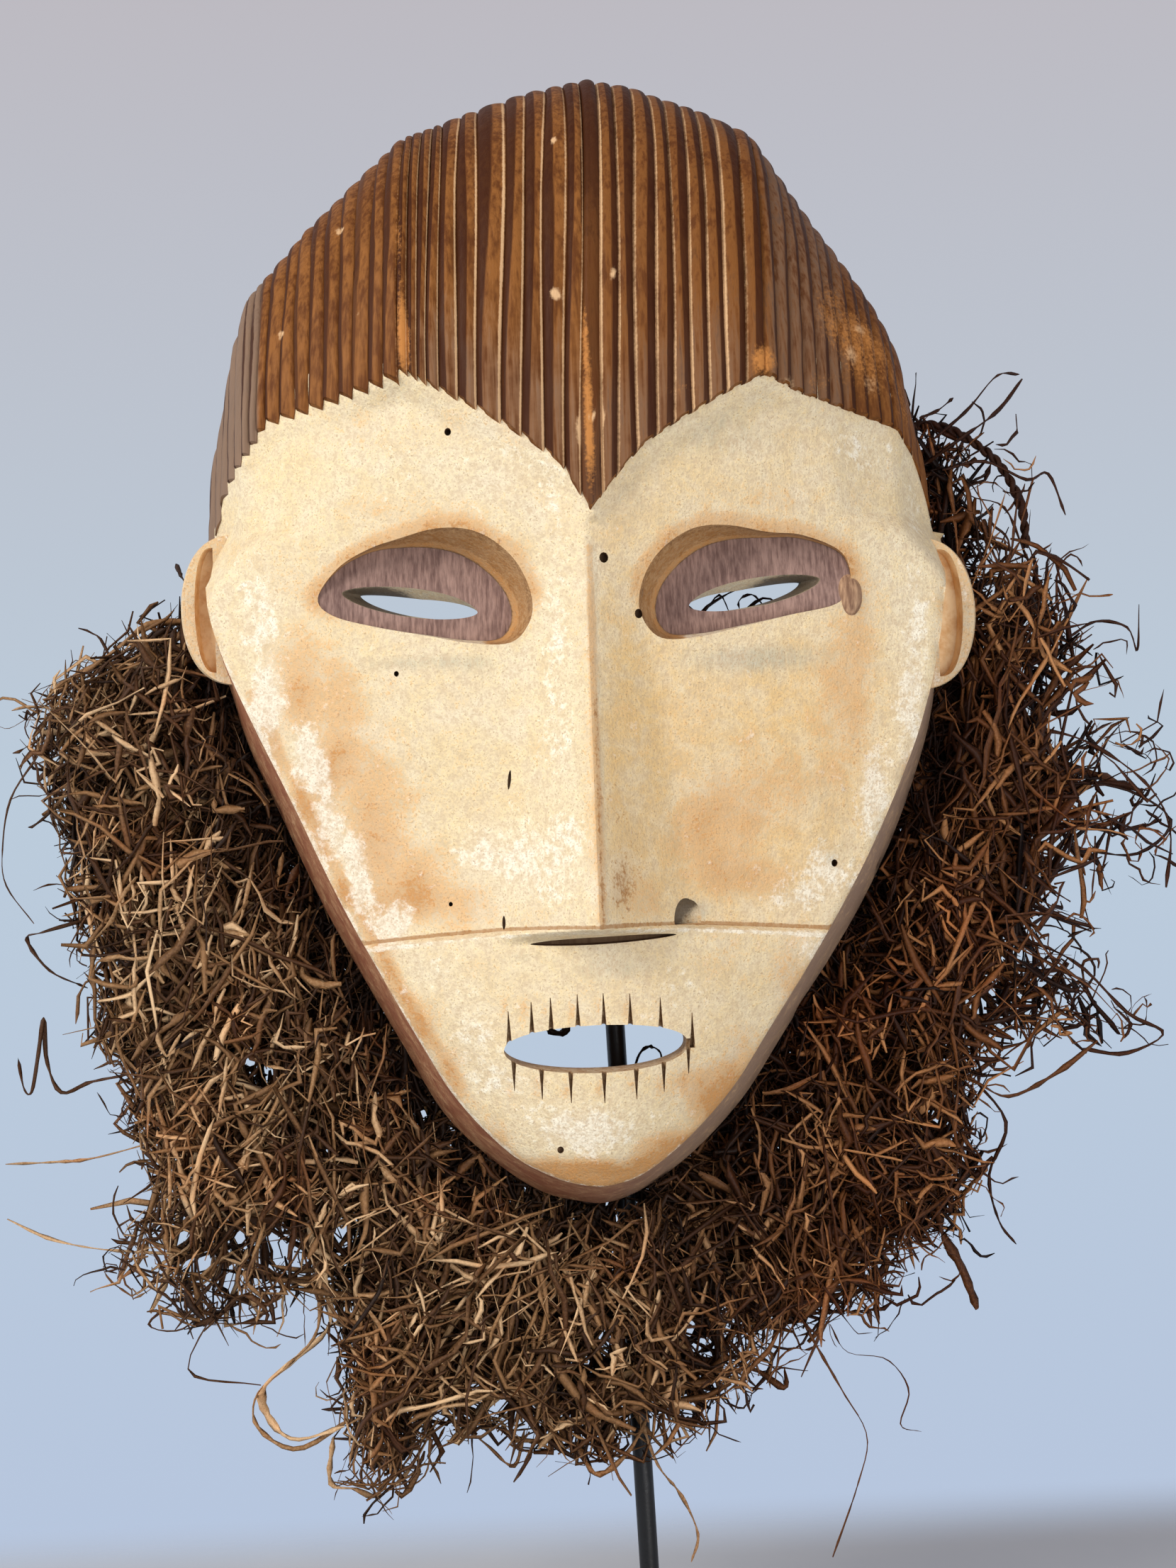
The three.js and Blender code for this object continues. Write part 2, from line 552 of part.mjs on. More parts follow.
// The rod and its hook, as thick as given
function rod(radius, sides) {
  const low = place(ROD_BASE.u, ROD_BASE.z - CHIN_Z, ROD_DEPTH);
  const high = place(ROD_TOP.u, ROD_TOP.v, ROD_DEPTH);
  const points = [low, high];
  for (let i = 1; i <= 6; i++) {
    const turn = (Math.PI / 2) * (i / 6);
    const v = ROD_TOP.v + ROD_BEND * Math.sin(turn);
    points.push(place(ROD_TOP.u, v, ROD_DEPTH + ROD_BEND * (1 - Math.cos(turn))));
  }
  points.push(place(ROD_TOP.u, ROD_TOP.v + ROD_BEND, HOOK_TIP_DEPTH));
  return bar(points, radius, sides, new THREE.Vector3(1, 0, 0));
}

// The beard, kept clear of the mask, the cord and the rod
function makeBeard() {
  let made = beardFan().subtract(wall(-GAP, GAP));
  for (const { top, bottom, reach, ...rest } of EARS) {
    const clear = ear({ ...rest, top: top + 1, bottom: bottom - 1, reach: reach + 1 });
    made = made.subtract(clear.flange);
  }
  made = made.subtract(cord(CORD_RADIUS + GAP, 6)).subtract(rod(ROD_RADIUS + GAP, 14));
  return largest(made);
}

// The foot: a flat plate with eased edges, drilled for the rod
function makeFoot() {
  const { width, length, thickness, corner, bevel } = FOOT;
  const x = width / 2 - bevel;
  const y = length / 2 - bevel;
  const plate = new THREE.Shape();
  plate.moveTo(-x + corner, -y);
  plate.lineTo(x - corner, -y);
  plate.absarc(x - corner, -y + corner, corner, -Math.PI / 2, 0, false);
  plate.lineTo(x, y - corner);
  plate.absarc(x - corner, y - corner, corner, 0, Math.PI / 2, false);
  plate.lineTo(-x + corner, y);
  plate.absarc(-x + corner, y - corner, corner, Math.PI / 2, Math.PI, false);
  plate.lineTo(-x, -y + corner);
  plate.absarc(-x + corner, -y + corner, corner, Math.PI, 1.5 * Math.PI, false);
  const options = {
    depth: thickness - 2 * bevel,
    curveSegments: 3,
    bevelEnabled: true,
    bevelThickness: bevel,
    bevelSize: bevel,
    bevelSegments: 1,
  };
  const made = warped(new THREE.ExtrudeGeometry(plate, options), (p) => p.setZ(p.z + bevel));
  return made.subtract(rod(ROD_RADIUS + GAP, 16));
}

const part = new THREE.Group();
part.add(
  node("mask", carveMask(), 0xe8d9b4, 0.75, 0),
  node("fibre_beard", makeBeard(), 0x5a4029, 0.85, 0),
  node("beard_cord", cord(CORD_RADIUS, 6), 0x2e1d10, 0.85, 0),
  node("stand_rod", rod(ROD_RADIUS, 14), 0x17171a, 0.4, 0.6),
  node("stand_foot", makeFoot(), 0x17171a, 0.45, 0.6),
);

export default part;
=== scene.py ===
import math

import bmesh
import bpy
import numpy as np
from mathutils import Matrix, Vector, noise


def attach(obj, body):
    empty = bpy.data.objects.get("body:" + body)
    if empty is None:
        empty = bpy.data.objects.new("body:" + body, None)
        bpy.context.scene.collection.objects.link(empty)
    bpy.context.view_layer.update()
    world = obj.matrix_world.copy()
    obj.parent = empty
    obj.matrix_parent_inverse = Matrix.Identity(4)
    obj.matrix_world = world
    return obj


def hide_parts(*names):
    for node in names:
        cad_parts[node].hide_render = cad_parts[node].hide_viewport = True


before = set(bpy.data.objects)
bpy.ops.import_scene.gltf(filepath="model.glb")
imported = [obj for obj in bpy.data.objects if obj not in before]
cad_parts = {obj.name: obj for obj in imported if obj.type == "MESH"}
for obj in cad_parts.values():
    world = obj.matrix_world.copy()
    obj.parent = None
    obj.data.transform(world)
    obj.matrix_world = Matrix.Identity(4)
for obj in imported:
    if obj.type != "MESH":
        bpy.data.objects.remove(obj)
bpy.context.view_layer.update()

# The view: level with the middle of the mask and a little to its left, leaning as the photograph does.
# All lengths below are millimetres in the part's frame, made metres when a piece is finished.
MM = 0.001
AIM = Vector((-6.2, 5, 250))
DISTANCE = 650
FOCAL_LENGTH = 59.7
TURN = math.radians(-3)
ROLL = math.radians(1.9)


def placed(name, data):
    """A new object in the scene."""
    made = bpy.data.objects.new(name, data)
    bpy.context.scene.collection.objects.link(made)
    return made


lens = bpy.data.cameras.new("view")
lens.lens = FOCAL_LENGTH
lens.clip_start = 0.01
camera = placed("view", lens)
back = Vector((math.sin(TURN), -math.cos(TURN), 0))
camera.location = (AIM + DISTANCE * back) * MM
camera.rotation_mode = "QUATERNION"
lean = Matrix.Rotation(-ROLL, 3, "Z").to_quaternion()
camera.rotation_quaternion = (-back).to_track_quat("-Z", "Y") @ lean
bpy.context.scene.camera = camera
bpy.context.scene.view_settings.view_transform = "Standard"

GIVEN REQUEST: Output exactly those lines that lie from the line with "const part = new THREE.Group();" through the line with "if empty is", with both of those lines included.

SOLUTION TO THIS EXERCISE:
const part = new THREE.Group();
part.add(
  node("mask", carveMask(), 0xe8d9b4, 0.75, 0),
  node("fibre_beard", makeBeard(), 0x5a4029, 0.85, 0),
  node("beard_cord", cord(CORD_RADIUS, 6), 0x2e1d10, 0.85, 0),
  node("stand_rod", rod(ROD_RADIUS, 14), 0x17171a, 0.4, 0.6),
  node("stand_foot", makeFoot(), 0x17171a, 0.45, 0.6),
);

export default part;
=== scene.py ===
import math

import bmesh
import bpy
import numpy as np
from mathutils import Matrix, Vector, noise


def attach(obj, body):
    empty = bpy.data.objects.get("body:" + body)
    if empty is None:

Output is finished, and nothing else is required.